Read a stream of a Word document (.doc) in Python

I'm trying to read a Word document (.doc) to create a CustomWordLoader for LangChain. I'm currently able to read .docx files using the Python-docx package.

The stream is created by reading a word document from a Sharepoint site.

Here is code for docs:

class CustomWordLoader(BaseLoader):
    """
    This class is a custom loader for Word documents. It extends the BaseLoader class and overrides its methods.
    It uses the python-docx library to parse Word documents and optionally splits the text into manageable documents.
    
    Attributes:
    stream (io.BytesIO): A binary stream of the Word document.
    filename (str): The name of the Word document.
    """
    def __init__(self, stream, filename: str):
        # Initialize with a binary stream and filename
        self.stream = stream
        self.filename = filename

    def load_and_split(self, text_splitter=None):
        # Use python-docx to parse the Word document from the binary stream
        doc = DocxDocument(self.stream)
        # Extract and concatenate all paragraph texts into a single string
        text = "\n".join([p.text for p in doc.paragraphs])

        # Check if a text splitter utility is provided
        if text_splitter is not None:
            # Use the provided splitter to divide the text into manageable documents
            split_text = text_splitter.create_documents([text])
        else:
            # Without a splitter, treat the entire text as one document
            split_text = [{'text': text, 'metadata': {'source': self.filename}}]

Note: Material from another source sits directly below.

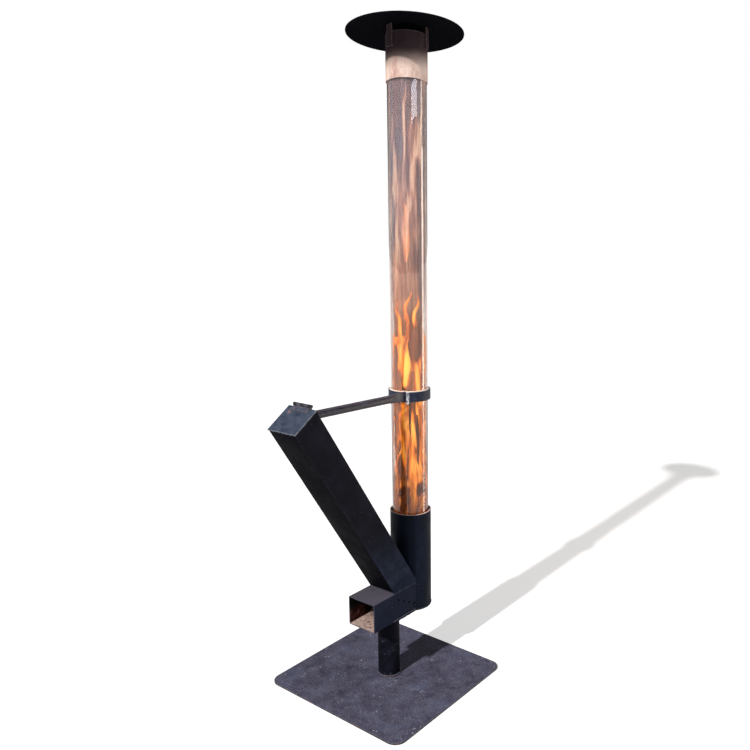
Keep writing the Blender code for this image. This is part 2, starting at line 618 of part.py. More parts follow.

        # Add source metadata to each resulting document
        for doc in split_text:
            if isinstance(doc, dict):
                doc['metadata'] = {**doc.get('metadata', {}), 'source': self.filename}
            else:
                doc.metadata = {**doc.metadata, 'source': self.filename}

        return split_text

My solution will be deployed on a Docker using "3.11.8-alpine3.18" (a slim version of unix).

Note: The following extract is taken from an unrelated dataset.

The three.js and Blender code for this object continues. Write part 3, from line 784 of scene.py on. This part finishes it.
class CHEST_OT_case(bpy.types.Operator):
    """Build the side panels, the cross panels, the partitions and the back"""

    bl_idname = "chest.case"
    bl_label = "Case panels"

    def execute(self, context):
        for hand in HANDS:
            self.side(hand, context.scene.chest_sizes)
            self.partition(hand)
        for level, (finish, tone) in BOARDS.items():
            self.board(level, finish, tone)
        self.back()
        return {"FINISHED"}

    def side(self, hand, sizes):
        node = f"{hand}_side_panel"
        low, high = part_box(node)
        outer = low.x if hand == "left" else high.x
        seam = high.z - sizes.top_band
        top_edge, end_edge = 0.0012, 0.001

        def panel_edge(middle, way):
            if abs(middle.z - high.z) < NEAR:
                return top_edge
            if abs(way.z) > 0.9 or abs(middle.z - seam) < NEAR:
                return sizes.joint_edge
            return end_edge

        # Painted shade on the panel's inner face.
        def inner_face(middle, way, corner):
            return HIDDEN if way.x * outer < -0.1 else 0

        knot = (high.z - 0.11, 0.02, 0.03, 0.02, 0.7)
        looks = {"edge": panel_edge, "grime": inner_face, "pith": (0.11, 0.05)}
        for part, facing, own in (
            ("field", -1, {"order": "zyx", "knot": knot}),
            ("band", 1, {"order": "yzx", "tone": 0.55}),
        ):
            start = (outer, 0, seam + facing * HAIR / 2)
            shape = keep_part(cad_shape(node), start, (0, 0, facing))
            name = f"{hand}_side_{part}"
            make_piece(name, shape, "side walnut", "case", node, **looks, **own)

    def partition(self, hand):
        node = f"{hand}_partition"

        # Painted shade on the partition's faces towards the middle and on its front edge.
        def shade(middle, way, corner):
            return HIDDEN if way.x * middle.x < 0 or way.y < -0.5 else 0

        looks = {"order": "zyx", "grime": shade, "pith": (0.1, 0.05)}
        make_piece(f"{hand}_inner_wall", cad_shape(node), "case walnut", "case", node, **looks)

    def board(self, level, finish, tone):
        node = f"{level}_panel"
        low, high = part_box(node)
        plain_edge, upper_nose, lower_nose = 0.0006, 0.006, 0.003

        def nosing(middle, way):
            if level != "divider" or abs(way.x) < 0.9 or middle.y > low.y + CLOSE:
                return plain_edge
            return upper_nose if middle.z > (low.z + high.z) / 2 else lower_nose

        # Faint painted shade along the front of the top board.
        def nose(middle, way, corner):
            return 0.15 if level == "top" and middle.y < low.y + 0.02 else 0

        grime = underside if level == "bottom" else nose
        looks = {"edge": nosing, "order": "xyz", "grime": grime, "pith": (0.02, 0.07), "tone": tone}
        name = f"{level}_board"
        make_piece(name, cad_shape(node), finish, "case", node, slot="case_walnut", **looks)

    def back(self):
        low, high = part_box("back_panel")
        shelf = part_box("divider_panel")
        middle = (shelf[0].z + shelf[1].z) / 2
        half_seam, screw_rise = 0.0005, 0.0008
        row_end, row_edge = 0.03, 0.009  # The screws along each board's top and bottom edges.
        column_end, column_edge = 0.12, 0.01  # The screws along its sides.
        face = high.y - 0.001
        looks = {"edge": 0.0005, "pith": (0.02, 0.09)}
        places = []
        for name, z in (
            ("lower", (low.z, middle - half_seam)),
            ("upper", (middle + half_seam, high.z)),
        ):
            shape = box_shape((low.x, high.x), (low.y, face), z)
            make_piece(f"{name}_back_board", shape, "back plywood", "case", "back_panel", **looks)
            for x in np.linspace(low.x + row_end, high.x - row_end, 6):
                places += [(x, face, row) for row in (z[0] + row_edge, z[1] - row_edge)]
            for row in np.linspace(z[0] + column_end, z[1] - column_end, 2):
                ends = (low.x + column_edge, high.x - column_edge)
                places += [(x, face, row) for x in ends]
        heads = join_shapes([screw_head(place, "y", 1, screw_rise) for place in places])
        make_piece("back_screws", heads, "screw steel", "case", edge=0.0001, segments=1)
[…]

For security reasons, I can't download the file locally, so I really need to able to read the stream like my example: doc = DocxDocument(self.stream)

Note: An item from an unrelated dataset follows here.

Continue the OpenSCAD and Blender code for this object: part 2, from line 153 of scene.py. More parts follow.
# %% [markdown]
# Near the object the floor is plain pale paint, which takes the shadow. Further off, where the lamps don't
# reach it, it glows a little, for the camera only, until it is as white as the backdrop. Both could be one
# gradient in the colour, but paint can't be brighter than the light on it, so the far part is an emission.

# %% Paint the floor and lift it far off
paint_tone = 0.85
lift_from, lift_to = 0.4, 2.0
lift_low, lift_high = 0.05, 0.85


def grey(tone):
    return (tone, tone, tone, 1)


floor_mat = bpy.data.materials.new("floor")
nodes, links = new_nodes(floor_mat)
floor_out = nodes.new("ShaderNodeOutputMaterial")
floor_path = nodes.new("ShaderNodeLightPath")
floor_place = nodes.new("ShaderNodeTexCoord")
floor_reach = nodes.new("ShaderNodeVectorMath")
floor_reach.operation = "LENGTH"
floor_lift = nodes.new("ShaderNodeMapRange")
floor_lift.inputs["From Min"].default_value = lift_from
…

I tried to find the equivalent package to Python-docx that is able to read a .docx but not a .doc.

Solution

I was able to do it using Textract. I have to save the stream in a file locally, but that's the only way I found.

here is my code:

class CustomWordLoader(BaseLoader):
"""
A custom loader for Word documents, extending BaseLoader. It reads Word documents from a binary stream,
writes them temporarily to disk, and uses textract to extract text. If textract fails, an exception is raised.
"""
def __init__(self, stream, filename: str):
    self.stream = stream
    self.filename = filename

def load_and_split(self, text_splitter=None):
    # Generate a unique filename
    temp_filename = str(uuid.uuid4()) + '.doc'
    
    # Create a temporary directory
    temp_dir = os.path.join(os.getcwd(), 'temp')
    os.makedirs(temp_dir, exist_ok=True)
    
    # Full path to the temporary file
    temp_file_path = os.path.join(temp_dir, temp_filename)
    
    # Write the content of the stream into the temporary file
    with open(temp_file_path, 'wb') as f:
        f.write(self.stream.read())
    
    # Use textract to extract the text from the file
    text = textract.process(temp_file_path).decode('utf-8')
    
    if text_splitter is not None:
        split_text = text_splitter.create_documents([text])
    else:
        split_text = [{'text': text, 'metadata': {'source': self.filename}}]

    for doc in split_text:
        if isinstance(doc, dict):
            doc['metadata'] = {**doc.get('metadata', {}), 'source': self.filename}
        else:
            doc.metadata = {**doc.metadata, 'source': self.filename}

    # Remove the temporary file
    os.remove(temp_file_path)

    return split_text

I hope this can help someone!